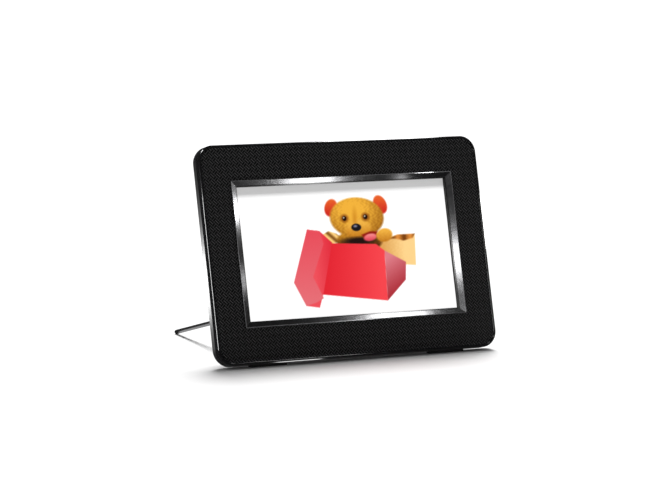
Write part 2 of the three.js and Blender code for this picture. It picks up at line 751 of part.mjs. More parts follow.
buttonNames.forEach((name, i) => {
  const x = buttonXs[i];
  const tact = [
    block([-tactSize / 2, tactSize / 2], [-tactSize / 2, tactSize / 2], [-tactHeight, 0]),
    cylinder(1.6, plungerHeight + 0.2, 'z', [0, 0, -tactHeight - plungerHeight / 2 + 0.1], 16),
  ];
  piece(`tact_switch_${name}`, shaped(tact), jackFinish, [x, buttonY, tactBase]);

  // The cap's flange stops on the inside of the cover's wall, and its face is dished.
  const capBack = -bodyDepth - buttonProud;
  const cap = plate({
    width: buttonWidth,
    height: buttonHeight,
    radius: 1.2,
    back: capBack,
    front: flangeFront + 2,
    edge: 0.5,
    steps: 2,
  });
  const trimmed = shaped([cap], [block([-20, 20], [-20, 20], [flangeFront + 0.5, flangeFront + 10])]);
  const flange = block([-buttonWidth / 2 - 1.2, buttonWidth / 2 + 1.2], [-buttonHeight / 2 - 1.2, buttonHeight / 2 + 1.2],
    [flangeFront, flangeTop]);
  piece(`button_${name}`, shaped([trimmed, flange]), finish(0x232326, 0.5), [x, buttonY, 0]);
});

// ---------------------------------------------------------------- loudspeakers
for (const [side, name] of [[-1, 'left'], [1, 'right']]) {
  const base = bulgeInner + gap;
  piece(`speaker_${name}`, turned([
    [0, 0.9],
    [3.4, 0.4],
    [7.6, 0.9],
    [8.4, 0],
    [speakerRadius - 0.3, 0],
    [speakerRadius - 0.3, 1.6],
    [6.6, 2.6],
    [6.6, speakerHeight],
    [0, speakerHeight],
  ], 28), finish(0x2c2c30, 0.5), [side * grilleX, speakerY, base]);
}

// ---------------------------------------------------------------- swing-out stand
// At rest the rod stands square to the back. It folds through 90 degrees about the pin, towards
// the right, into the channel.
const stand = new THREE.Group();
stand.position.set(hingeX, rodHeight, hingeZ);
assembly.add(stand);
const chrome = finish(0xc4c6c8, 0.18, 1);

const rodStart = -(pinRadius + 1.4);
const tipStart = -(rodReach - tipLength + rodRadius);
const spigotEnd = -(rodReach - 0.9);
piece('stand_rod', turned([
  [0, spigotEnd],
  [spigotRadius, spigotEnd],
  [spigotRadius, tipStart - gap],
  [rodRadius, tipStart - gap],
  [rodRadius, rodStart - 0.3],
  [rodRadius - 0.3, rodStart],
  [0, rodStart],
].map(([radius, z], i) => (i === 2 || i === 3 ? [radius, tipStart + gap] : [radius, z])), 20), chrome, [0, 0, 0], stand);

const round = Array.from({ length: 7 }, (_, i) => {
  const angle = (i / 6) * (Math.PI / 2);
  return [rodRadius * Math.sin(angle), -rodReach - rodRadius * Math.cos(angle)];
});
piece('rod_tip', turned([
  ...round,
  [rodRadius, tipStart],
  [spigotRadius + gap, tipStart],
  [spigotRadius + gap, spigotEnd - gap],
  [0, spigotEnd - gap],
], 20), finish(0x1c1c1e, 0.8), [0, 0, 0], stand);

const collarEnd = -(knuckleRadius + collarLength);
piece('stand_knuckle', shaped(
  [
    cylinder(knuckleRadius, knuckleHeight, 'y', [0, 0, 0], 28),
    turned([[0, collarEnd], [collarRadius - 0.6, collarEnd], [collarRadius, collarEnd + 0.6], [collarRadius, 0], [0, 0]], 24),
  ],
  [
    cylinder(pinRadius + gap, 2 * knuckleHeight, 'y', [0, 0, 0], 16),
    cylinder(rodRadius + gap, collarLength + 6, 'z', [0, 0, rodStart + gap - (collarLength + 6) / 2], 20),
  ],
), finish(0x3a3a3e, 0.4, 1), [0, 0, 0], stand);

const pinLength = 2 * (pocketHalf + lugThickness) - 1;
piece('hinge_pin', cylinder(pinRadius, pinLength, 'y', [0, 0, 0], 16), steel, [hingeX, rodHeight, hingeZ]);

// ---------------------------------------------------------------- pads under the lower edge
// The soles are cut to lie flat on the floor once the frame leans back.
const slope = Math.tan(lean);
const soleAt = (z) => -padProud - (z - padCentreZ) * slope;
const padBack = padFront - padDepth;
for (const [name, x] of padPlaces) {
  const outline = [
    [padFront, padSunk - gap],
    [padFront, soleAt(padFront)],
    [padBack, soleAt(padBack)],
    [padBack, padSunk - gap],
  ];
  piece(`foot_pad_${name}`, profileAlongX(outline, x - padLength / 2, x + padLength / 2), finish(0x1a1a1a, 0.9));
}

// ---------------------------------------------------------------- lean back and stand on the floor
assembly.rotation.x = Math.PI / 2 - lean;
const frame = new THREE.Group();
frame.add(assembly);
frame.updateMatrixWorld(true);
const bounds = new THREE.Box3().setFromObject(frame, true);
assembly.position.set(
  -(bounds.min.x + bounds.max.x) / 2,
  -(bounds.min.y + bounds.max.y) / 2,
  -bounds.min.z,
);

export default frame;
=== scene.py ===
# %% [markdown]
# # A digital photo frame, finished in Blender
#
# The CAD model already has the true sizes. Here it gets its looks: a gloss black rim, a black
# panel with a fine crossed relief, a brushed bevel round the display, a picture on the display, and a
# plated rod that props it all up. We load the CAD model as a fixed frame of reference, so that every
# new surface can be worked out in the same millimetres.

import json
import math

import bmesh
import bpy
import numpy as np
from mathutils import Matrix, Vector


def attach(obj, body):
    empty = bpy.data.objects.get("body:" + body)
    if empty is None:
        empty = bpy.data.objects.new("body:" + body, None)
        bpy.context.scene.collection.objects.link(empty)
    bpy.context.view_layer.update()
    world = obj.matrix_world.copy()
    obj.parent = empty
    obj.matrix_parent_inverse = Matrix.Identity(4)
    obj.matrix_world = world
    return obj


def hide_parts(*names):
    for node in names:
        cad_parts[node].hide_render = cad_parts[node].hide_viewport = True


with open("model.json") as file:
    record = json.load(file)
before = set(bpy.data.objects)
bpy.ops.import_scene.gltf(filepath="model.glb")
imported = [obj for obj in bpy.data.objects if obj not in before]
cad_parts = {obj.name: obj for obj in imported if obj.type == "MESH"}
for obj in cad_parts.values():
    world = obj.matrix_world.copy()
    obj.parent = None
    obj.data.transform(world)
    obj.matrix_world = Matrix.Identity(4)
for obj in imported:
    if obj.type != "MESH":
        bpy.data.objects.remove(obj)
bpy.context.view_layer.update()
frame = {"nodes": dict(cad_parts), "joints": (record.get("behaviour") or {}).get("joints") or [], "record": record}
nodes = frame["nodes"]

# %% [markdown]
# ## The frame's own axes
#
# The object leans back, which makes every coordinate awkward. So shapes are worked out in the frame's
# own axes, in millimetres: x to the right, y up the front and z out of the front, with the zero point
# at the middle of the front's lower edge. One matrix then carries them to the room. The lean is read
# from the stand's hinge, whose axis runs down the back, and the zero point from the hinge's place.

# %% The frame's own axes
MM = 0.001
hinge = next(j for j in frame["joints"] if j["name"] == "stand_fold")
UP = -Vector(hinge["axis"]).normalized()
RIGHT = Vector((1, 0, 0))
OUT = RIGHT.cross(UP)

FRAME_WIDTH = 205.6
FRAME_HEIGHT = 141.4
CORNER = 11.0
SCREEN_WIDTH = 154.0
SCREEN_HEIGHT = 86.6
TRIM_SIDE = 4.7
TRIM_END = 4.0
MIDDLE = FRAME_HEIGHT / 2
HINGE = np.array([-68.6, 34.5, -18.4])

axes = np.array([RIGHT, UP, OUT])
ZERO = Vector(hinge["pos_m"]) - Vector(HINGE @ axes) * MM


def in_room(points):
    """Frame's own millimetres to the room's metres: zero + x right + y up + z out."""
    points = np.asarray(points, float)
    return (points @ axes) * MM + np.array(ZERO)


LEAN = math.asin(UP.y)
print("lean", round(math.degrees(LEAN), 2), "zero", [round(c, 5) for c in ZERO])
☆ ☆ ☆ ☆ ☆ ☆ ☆
**What you have to do:** Everything from the first line above through the line that contains "const chrome = finish(0xc4c6c8, 0.18, 1);" should be duplicated exactly, please, and nothing beyond it.

**Solution to this problem:**
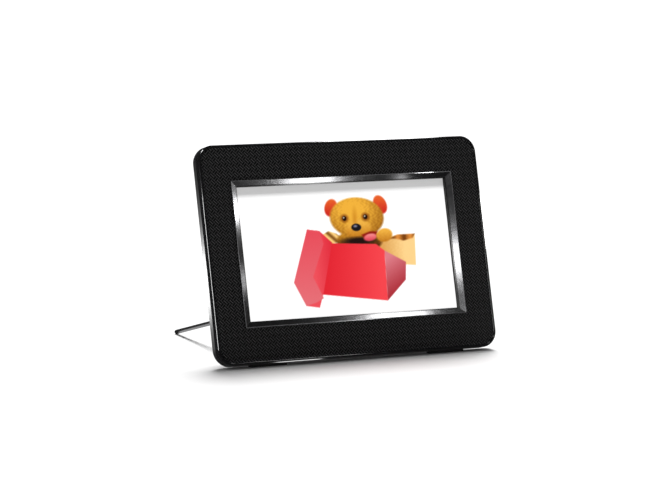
Write part 2 of the three.js and Blender code for this picture. It picks up at line 751 of part.mjs. More parts follow.
buttonNames.forEach((name, i) => {
  const x = buttonXs[i];
  const tact = [
    block([-tactSize / 2, tactSize / 2], [-tactSize / 2, tactSize / 2], [-tactHeight, 0]),
    cylinder(1.6, plungerHeight + 0.2, 'z', [0, 0, -tactHeight - plungerHeight / 2 + 0.1], 16),
  ];
  piece(`tact_switch_${name}`, shaped(tact), jackFinish, [x, buttonY, tactBase]);

  // The cap's flange stops on the inside of the cover's wall, and its face is dished.
  const capBack = -bodyDepth - buttonProud;
  const cap = plate({
    width: buttonWidth,
    height: buttonHeight,
    radius: 1.2,
    back: capBack,
    front: flangeFront + 2,
    edge: 0.5,
    steps: 2,
  });
  const trimmed = shaped([cap], [block([-20, 20], [-20, 20], [flangeFront + 0.5, flangeFront + 10])]);
  const flange = block([-buttonWidth / 2 - 1.2, buttonWidth / 2 + 1.2], [-buttonHeight / 2 - 1.2, buttonHeight / 2 + 1.2],
    [flangeFront, flangeTop]);
  piece(`button_${name}`, shaped([trimmed, flange]), finish(0x232326, 0.5), [x, buttonY, 0]);
});

// ---------------------------------------------------------------- loudspeakers
for (const [side, name] of [[-1, 'left'], [1, 'right']]) {
  const base = bulgeInner + gap;
  piece(`speaker_${name}`, turned([
    [0, 0.9],
    [3.4, 0.4],
    [7.6, 0.9],
    [8.4, 0],
    [speakerRadius - 0.3, 0],
    [speakerRadius - 0.3, 1.6],
    [6.6, 2.6],
    [6.6, speakerHeight],
    [0, speakerHeight],
  ], 28), finish(0x2c2c30, 0.5), [side * grilleX, speakerY, base]);
}

// ---------------------------------------------------------------- swing-out stand
// At rest the rod stands square to the back. It folds through 90 degrees about the pin, towards
// the right, into the channel.
const stand = new THREE.Group();
stand.position.set(hingeX, rodHeight, hingeZ);
assembly.add(stand);
const chrome = finish(0xc4c6c8, 0.18, 1);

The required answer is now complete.